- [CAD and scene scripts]
>>>>
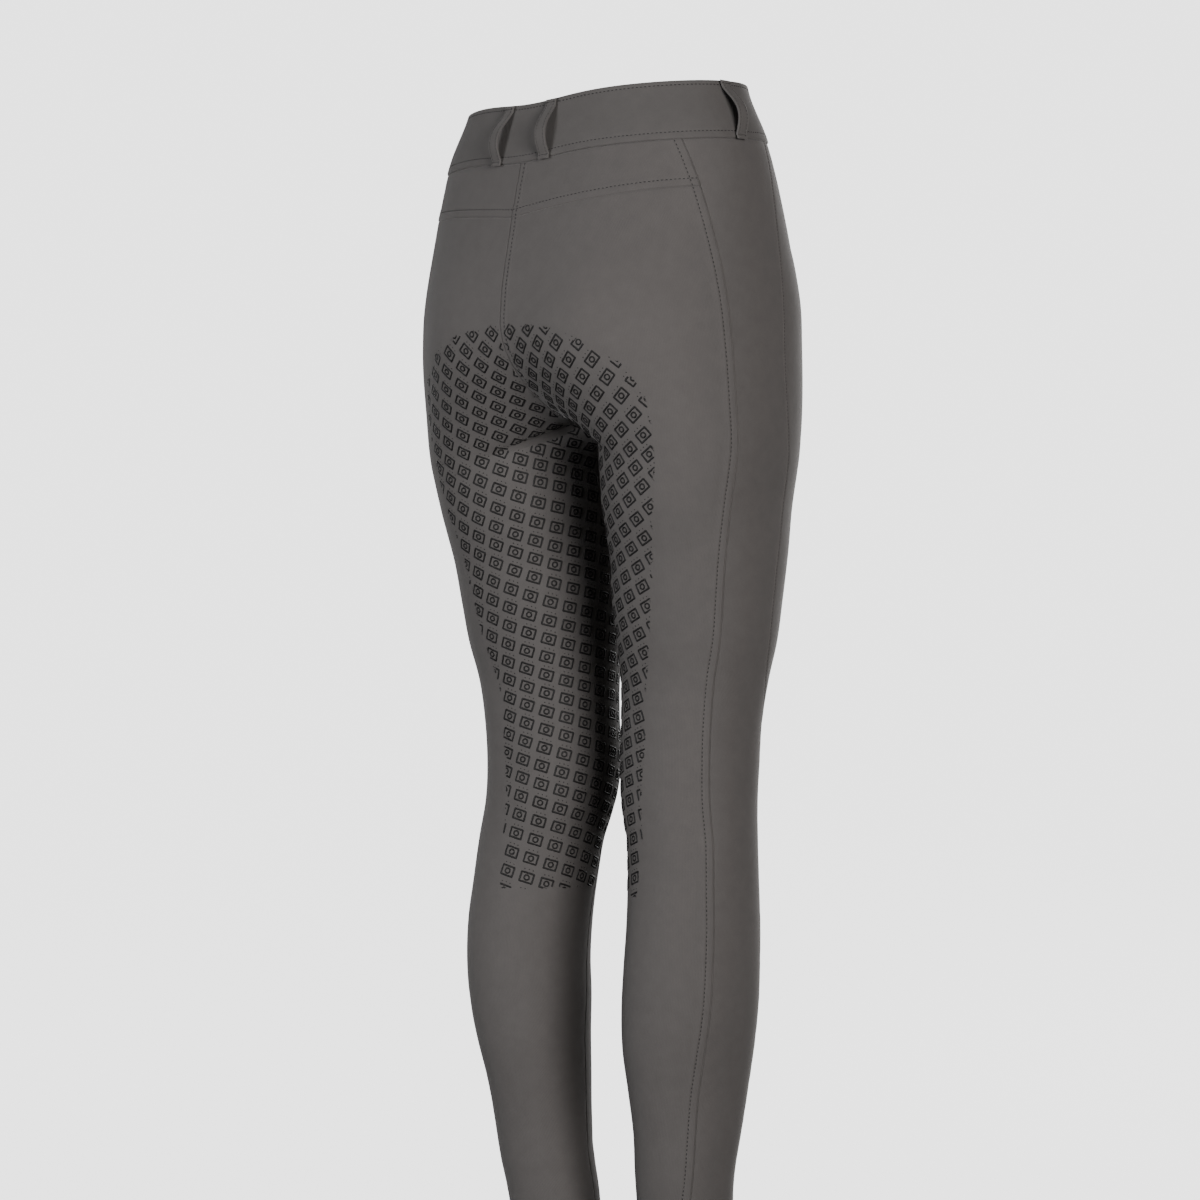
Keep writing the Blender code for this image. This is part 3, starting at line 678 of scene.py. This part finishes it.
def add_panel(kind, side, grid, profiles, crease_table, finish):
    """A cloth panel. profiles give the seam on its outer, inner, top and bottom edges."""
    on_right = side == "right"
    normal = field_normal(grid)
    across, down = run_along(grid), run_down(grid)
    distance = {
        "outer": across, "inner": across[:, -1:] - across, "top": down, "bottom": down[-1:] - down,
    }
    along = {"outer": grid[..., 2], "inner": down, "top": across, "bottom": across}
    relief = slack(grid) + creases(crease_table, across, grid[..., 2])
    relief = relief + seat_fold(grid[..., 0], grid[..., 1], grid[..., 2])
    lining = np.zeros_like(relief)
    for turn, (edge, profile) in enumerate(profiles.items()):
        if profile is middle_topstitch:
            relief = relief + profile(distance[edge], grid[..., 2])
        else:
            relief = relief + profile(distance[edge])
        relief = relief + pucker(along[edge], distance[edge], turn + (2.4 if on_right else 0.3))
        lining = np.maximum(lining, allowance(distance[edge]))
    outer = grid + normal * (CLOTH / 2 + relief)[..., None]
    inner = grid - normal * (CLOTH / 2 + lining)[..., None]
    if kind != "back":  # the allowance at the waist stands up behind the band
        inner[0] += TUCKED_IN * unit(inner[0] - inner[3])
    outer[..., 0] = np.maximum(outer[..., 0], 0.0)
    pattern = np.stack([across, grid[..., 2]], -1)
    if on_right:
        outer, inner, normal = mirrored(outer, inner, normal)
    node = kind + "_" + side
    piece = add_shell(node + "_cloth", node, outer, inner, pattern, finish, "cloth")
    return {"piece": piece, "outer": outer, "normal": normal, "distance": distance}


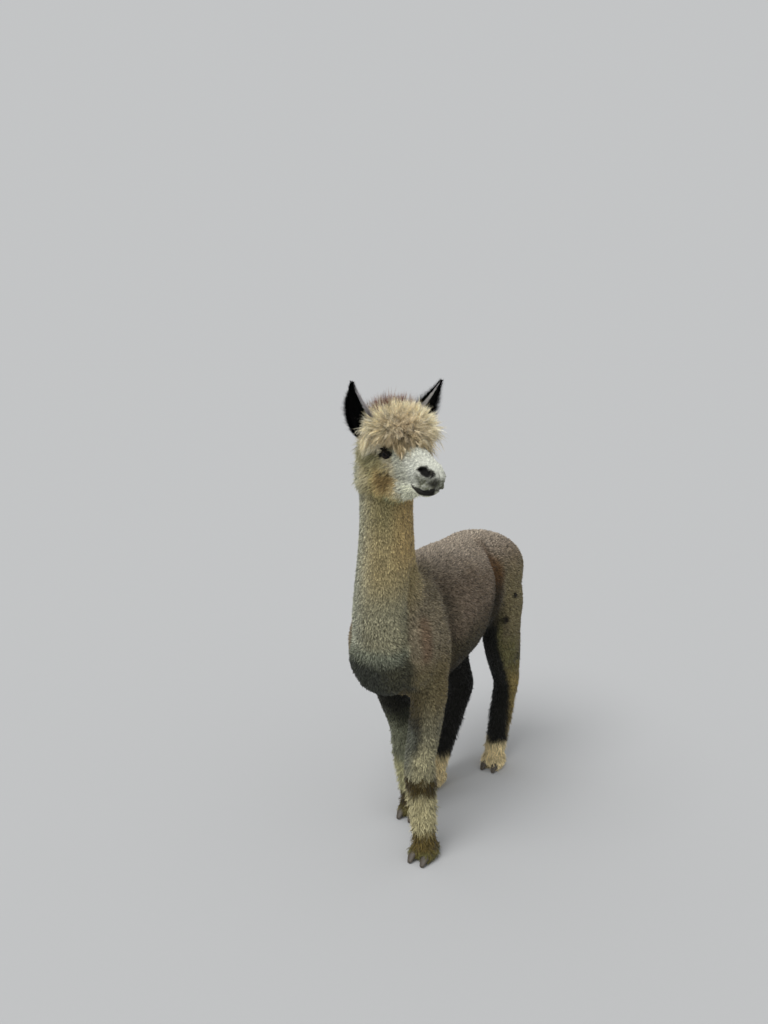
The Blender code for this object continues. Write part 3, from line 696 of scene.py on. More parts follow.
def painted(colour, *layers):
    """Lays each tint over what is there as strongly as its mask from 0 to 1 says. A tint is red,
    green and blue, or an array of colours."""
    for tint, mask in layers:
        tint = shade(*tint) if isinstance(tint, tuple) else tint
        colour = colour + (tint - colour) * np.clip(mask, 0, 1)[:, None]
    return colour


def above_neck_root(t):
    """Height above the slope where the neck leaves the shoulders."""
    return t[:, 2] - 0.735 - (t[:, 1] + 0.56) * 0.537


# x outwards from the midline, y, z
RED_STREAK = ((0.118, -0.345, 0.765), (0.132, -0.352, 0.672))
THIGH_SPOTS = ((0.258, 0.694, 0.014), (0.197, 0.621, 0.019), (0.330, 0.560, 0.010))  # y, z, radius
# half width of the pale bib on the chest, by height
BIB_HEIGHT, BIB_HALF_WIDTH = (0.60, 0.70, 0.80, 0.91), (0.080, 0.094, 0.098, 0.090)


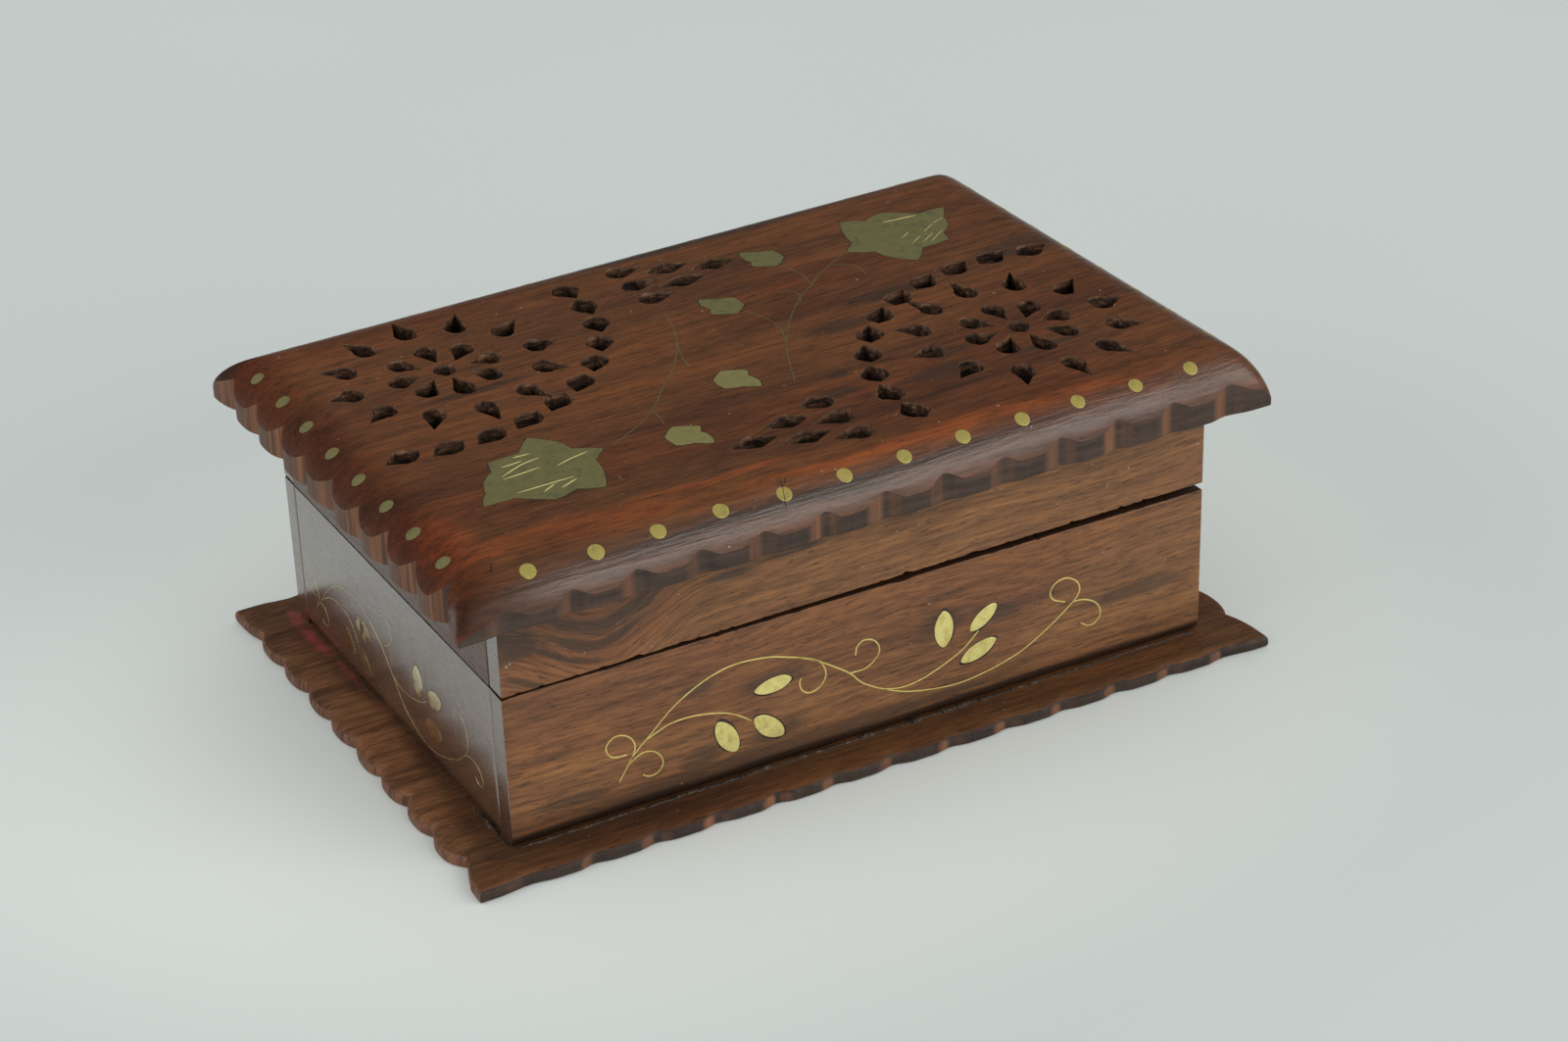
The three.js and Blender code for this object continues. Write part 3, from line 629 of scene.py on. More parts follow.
<<<<
- [TASK TO CARRY OUT] Among the entries above, find the line with "The Blender code for this object" and the line with "return t[:, 2]"; give again exactly these two lines and all lines between them.

- [CORRECT OUTPUT]
The Blender code for this object continues. Write part 3, from line 696 of scene.py on. More parts follow.
def painted(colour, *layers):
    """Lays each tint over what is there as strongly as its mask from 0 to 1 says. A tint is red,
    green and blue, or an array of colours."""
    for tint, mask in layers:
        tint = shade(*tint) if isinstance(tint, tuple) else tint
        colour = colour + (tint - colour) * np.clip(mask, 0, 1)[:, None]
    return colour


def above_neck_root(t):
    """Height above the slope where the neck leaves the shoulders."""
    return t[:, 2] - 0.735 - (t[:, 1] + 0.56) * 0.537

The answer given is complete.